The Socialist Workers presidential and vice-presidential candidates, James Harris and Margaret Trowe, are both promoting the pamphlet as part of their election campaign. Supporters in Boston got the sales drive on track this past week while campaigning with Trowe, selling four Militant subscriptions, including two at a Militant Labor Forum that featured the vice-presidential candidate. "The two young people who bought the subs also purchased the pamphlet," reported Ted Leonard.
Also in Boston, Sarah Ullman, a rail worker, sold an issue of the Militant to a co-worker a couple of weeks ago. The next time he saw her he said to her, "I saw a guy in my hometown who has a subscription. I am thinking about getting one too." He subsequently bought the subscription from Ullman.
Leonard said one of the Militant subscriptions supporters of the sub drive from Boston sold included one at Yale University where a conference on "Ending the Cold War Against Cuba" took place.

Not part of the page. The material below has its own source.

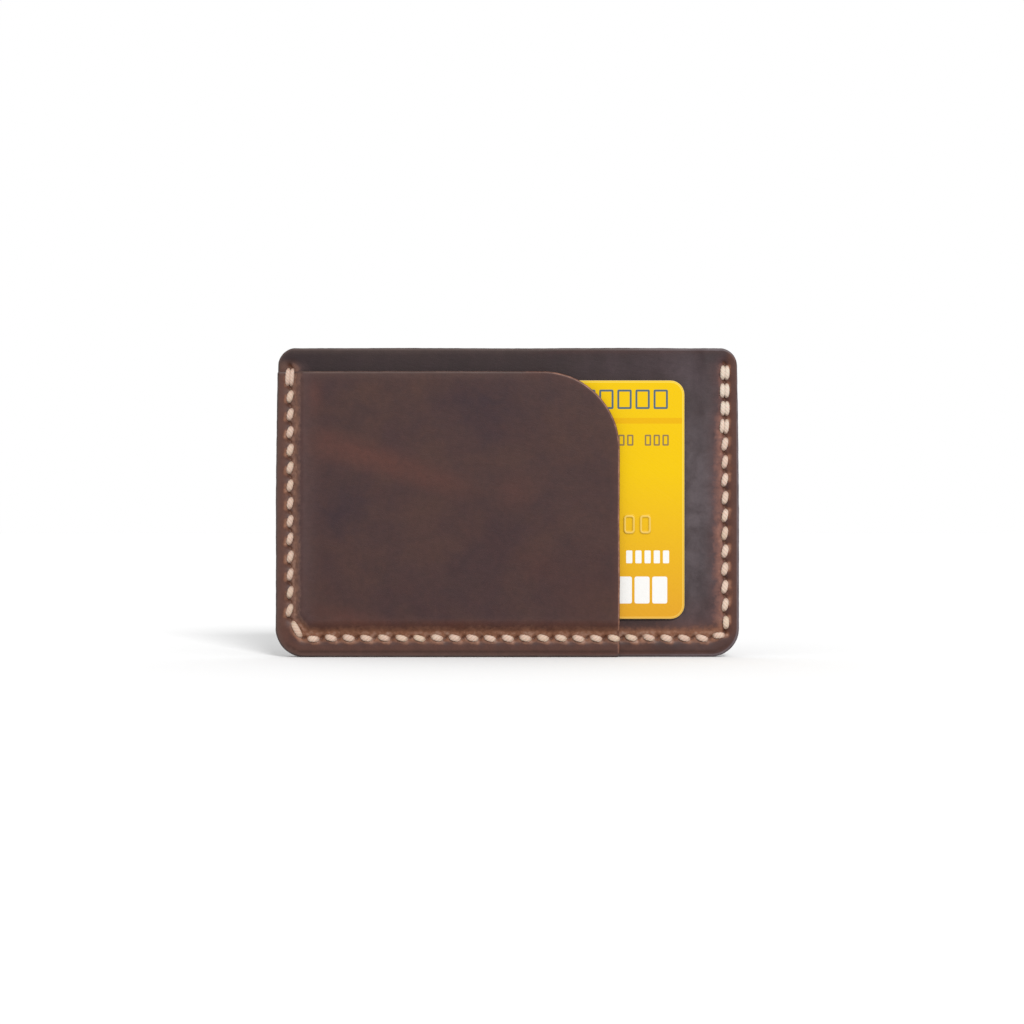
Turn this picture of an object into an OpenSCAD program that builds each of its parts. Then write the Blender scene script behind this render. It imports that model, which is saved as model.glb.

A table of Pathfinder books and pamphlets was on display there that became a focus of political discussions about Washington's hostility to the Cuban revolution.
"There was wide interest in Pathfinder titles," said Mike Taber, "especially the book To Speak the Truth: Why Washington's 'Cold War' Against Cuba Doesn't End." Taber said issue no. 11 of the Marxist maga-zine New International, which featured the article "U.S. Imperialism Has the Cold War," was also an attractive title.
During the course of the day, people at the university purchased about $375 worth of Pathfinder titles, including 3 copies of To Speak the Truth, 3 of New International no. 11, 2 of The Second Declaration of Havana, 2 of Che Guevara Talks to Young People, 2 of Episodes of the Cuban Revolutionary War, 1 of Women's Liberation and the African Freedom Struggle, 1 of Cosmetics, Fashions, and the Exploitatiion of Women, and a range of other books and pamphlets.